If your IDAT files end with .gz (
.idat.gz
), make sure to unzip them before running the workflow.
gunzip xxxxxxx.idat.gz
Locally on a compute node (interactive job)
- You have requested an interactive job on your cluster with minimal resources.
- So you still need nextflow to submit each job requesting the resources you specified in the config file.
nextflow run idat2vcf.nf -profile slurm,singularity,hg19 -w "./work/"
- You have requested an interactive job on your cluster with enough resources.
- So nextflow will request resources be split from what you were already allocated.
nextflow run idat2vcf.nf -profile local,singularity,hg19 -w "./work/"
Submit as a job on a cluster
Place the first command above in your sbatch job submission script and submit on your cluster.
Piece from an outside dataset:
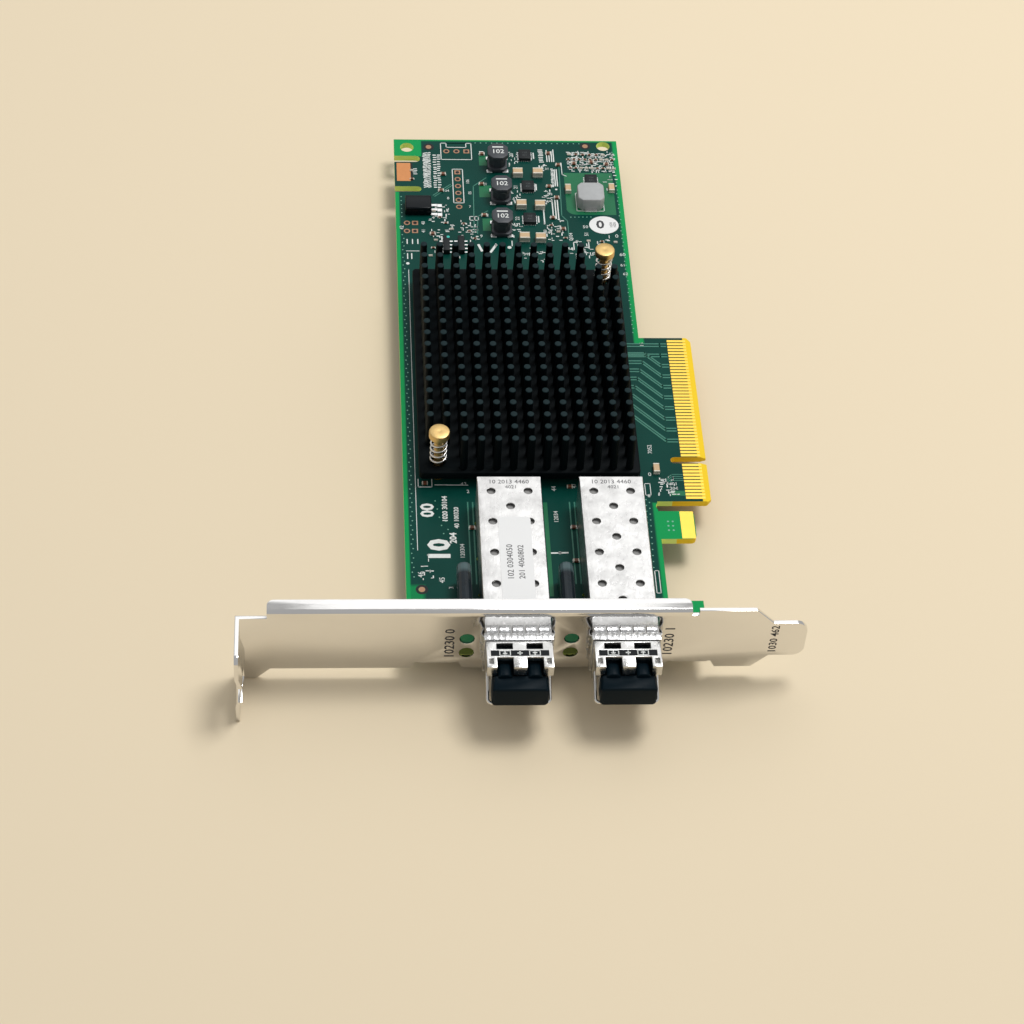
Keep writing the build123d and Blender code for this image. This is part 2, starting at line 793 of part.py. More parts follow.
def bail(port_x):
    """A wire loop: two stubs in the nose, two arms and the bar that a finger pulls."""
    pivot_y, pivot_z = bail_pivot
    end_y, end_z = pivot_y + bail_reach[0], pivot_z + bail_reach[1]
    port_side = port_pitch / 2 + port_width / 2
    tip = port_side + bail_stub_tip
    arm = bail_arm_x
    points = (
        (-tip, pivot_y, pivot_z), (-arm, pivot_y, pivot_z), (-arm, end_y, end_z),
        (arm, end_y, end_z), (arm, pivot_y, pivot_z), (tip, pivot_y, pivot_z),
    )
    radii = (bail_stub_bend, bail_bend, bail_bend, bail_stub_bend)
    path = Polyline(*bent_wire_points(points, radii))
    start = Plane(origin=points[0], z_dir=(-1, 0, 0))
    wire = sweep(start * RegularPolygon(bail_wire, wire_sides), path=path, transition=Transition.RIGHT)
    return Pos(port_x, 0, 0) * wire


def dust_plug(port_x):
    """A moulded plug with a grip block and two hollow lobes."""
    rear = nose_front_y - plug_gap
    half = plug_width / 2
    grip = block((-half, half), (rear - plug_length, rear), (plug_bottom, plug_bottom + plug_height))
    grip = chamfer(grip.edges().filter_by(Axis.Y), plug_edge)
    grip = chamfer(grip.edges().group_by(Axis.Y)[0], plug_edge / 2)
    plug = grip
    lobe_x = port_width / 2 - lobe_clearance
    lobe_z = port_height / 2 - lobe_clearance
    for side in (-1, 1):
        x = side * port_pitch / 2
        along = (rear - 1, rear + lobe_length)
        plug += block((x - lobe_x, x + lobe_x), along, (port_axis_z - lobe_z, port_axis_z + lobe_z))
        ridge = block(
            (x - lobe_ridge_width / 2, x + lobe_ridge_width / 2),
            (rear - 0.5, bridge_front_y - lobe_clearance),
            (port_axis_z, lobe_ridge_top),
        )
        ridge = chamfer(ridge.edges().filter_by(Axis.Y).group_by(Axis.Z)[-1], lobe_ridge_cut)
        plug += ridge
    for side in (-1, 1):
        x = side * port_pitch / 2
        depth = window_rear_y - barrel_reach - 1.0
        plug -= bore_y(x, port_axis_z, lobe_bore, depth, rear + lobe_length + 1)
    return Pos(port_x, 0, 0) * plug


def sink_pin_places():
    """Every pin of the heat sink, without the four at each push pin."""
    x0 = sink_centre[0] - (sink_columns - 1) / 2 * sink_pin_pitch
    y0 = sink_centre[1] - (sink_rows - 1) / 2 * sink_pin_pitch
    places = []
    for column in range(sink_columns):
        for row in range(sink_rows):
            near_corner = column < 2 and row < 2
            far_corner = column >= sink_columns - 2 and row >= sink_rows - 2
            if not near_corner and not far_corner:
                places.append((x0 + column * sink_pin_pitch, y0 + row * sink_pin_pitch))
    return places


def heat_sink():
    """One forged piece: a base plate with tapered pins."""
    base_top = sink_underside + sink_base
    base = centred(sink_centre, (sink_width, sink_length, sink_base), sink_underside)
    base = chamfer(base.edges().filter_by(Axis.Z), sink_corner)
    base -= [prism(place, push_pin_hole, sink_underside - 1, base_top + 1) for place in push_pin_places()]
    section = RegularPolygon(sink_pin_radius, sink_pin_sides)
    pin = extrude(section, amount=sink_top - base_top, taper=sink_pin_taper)
    pins = [Pos(x, y, base_top) * pin for x, y in sink_pin_places()]
    return base + pins


def controller_chip():
    return centred(sink_centre, (chip_size, chip_size, chip_height))


def thermal_pad():
    return centred(sink_centre, (pad_size, pad_size, sink_underside - chip_height), chip_height)


def push_pin(place):
    """A turned pin: a wide head, a shaft through sink and board, and a barb below."""
    head_radius, head_height = push_pin_head
    barb_radius, barb_height = push_pin_barb
    under = board_under - 0.2
    head = prism(place, head_radius, push_pin_top - head_height, push_pin_top, round_sides)
    shaft = prism(place, push_pin_shaft, under, push_pin_top - head_height)
    slope = math.degrees(math.atan((barb_radius - push_pin_tip) / barb_height))
    barb = extrude(RegularPolygon(barb_radius, small_round_sides), amount=-barb_height, taper=slope)
    return head + shaft + Pos(place[0], place[1], under) * barb


def pin_spring(place):
    """The coil spring between a push pin's head and the heat sink."""
    low = sink_underside + sink_base + spring_wire
    high = push_pin_top - push_pin_head[1] - spring_wire
    height = high - low
    steps = round(spring_turns * spring_steps)
    points = []
    for step in range(steps + 1):
        angle = 2 * math.pi * step / spring_steps
        rise = height * step / steps
        points.append((spring_radius * math.cos(angle), spring_radius * math.sin(angle), rise))
    path = Polyline(*points)
    start = Plane(origin=path @ 0, z_dir=path % 0)
    wire = sweep(start * RegularPolygon(spring_wire, spring_sides), path=path, transition=Transition.RIGHT)
    return Pos(place[0], place[1], low) * wire


def cut_corner_box(place, size, cut, base=0.0):
    """A box with its four upright edges cut off."""
    body = centred(place, size, base)
    return chamfer(body.edges().filter_by(Axis.Z), cut)


def power_inductors():
    width, length, height = inductor_size
    solids = []
    for place in inductor_places:
        foot = centred(place, (width, length, height * 0.25))
        drum = cut_corner_box(place, inductor_size, inductor_cut)
        solids.append(foot + drum)
    return Compound(solids)


def grey_inductor():
    body = cut_corner_box(grey_inductor_place, grey_inductor_size, grey_inductor_cut)
    return body


def regulator_chips():
    return Compound([centred(place, regulator_size) for place in regulator_places])


def power_switch():
    """A black leaded part with three flat leads."""
    x, y = switch_place
    width, length, height = switch_size
    body = centred(switch_place, (width, length, height - 0.2), 0.2)
    lead_width, lead_length, lead_height = lead_size
    start = x + width / 2
    leads = []
    for row in lead_rows:
        middle = (start + lead_width / 2, y + row)
        leads.append(centred(middle, (lead_width, lead_length, lead_height)))
    return body + leads


def memory_chips():
    return Compound([centred(place, memory_size) for place in memory_places])


def ceramic_capacitors():
    tan = [centred(place, tan_capacitor_size) for place in tan_capacitor_places]
    upright = [centred(place, upright_capacitor_size) for place in upright_capacitor_places]
    return Compound(tan + upright)


def small_components():
    return Compound([centred(place, small_part_size) for place in small_part_places])


def cage_label():
    """A blank paper label on the first cage."""
    width, length = cage_label_size
    x = port_centres[0] + cage_label_side
    y = bracket_back_y + cage_label_front + length / 2
    return centred((x, y), (width, length, label_thickness), cage_height)


def board_sticker():
    """A blank round label beside the power parts."""
    return prism(sticker_place, sticker_radius, 0, label_thickness, round_sides)


def build_parts():
    """Every piece by its node name."""
    front, rear = push_pin_places()
    parts = {
        "circuit_board": circuit_board(),
        "edge_contacts": edge_contacts(),
        "mounting_bracket": mounting_bracket(),
        "bracket_screws": bracket_screws(),
        "status_lamps": status_lamps(),
        "heat_sink": heat_sink(),
        "thermal_pad": thermal_pad(),
        "controller_chip": controller_chip(),
        "push_pin_front": push_pin(front),
        "push_pin_rear": push_pin(rear),
        "pin_spring_front": pin_spring(front),
        "pin_spring_rear": pin_spring(rear),
        "power_inductors": power_inductors(),
        "grey_inductor": grey_inductor(),
        "regulator_chips": regulator_chips(),
        "power_switch": power_switch(),
        "memory_chips": memory_chips(),
        "ceramic_capacitors": ceramic_capacitors(),
        "small_components": small_components(),
        "cage_label": cage_label(),
        "board_sticker": board_sticker(),
    }
    for number, pipe_x in enumerate(pipe_centres):
        parts[f"light_pipe_{number}"] = light_pipe(pipe_x)
    for number, port_x in enumerate(port_centres):
        parts[f"cage_{number}"] = cage(port_x)
        parts[f"cage_collar_{number}"] = cage_collar(port_x)
        parts[f"port_connector_{number}"] = port_connector(port_x)
        parts[f"transceiver_housing_{number}"] = transceiver_housing(port_x)
        parts[f"marker_strip_{number}"] = marker_strip(port_x)
        parts[f"transceiver_cover_{number}"] = transceiver_cover(port_x)
        parts[f"transceiver_board_{number}"] = transceiver_board(port_x)
        parts[f"optical_barrels_{number}"] = optical_barrels(port_x)
        parts[f"latch_lever_{number}"] = latch_lever(port_x)
        parts[f"bail_{number}"] = bail(port_x)
        parts[f"dust_plug_{number}"] = dust_plug(port_x)
    return parts


def write_parts(parts):
    """Move the origin to the bottom centre of the whole card and write one file a piece."""
    os.makedirs("parts", exist_ok=True)
    boxes = [piece.bounding_box() for piece in parts.values()]
    centre_x = (min(box.min.X for box in boxes) + max(box.max.X for box in boxes)) / 2
    centre_y = (min(box.min.Y for box in boxes) + max(box.max.Y for box in boxes)) / 2
    bottom = min(box.min.Z for box in boxes)
    shift = Pos(-centre_x, -centre_y, -bottom)
    for name, piece in parts.items():
        export_step(shift * piece, f"parts/{name}.step")
    print("origin moved by", round(-centre_x, 4), round(-centre_y, 4), round(-bottom, 4))


write_parts(build_parts())
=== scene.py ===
# %% [markdown]
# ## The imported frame
# The solids of the adapter card come in as a fixed frame. Every node already stands at its real place,
# in metres. Nothing in it is moved: a solid either gets a better material, or a finer piece stands for it.

# %% Load the frame
import math
import random

import bmesh
import bpy
from mathutils import Matrix, Vector


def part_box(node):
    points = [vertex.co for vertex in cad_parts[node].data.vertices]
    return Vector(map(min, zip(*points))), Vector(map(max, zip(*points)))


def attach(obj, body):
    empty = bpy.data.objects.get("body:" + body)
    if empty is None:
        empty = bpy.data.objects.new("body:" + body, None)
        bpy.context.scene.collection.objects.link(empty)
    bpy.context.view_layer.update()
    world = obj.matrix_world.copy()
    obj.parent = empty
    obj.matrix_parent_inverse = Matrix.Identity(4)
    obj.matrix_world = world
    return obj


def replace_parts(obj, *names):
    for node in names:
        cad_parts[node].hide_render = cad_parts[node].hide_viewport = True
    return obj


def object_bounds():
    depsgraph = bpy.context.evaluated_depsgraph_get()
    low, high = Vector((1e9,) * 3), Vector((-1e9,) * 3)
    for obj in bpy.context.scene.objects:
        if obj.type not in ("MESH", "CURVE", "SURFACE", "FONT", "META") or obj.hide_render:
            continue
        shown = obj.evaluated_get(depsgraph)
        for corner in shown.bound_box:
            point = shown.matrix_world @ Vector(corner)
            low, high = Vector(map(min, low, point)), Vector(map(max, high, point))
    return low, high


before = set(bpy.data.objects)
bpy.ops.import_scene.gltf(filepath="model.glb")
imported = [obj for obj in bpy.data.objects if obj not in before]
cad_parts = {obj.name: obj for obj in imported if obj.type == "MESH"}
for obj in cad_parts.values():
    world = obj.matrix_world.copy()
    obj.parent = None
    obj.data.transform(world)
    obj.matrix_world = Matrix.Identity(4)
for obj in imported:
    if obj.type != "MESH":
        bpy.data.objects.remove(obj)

cad_low, cad_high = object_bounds()
print("CAD box", [round(value, 4) for value in (*cad_low, *cad_high)])

# %% [markdown]
# ## The card's own millimetres
# A card is easiest to read in the maker's own terms: millimetres from the corner of the contact tongue,
# with the component face at height zero. The pieces are modelled there, and one matrix puts them in place
# at the end. The board's own box says where that corner is, so nothing has to be fitted by eye.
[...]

#!/usr/bin/env bash #SBATCH --account humgen #SBATCH --partition sadacc-short #SBATCH --nodes 1 #SBATCH --time 06:00:00 #SBATCH --ntasks 1 nextflow run idat2vcf.nf -profile slurm,singularity,hg19 -w /scratch/xxxxxxxxx/xxxxxxxx/gwas/work/
The time has been increased to accommodate the project.
The work directory has been changed to a location with enough storage capacity.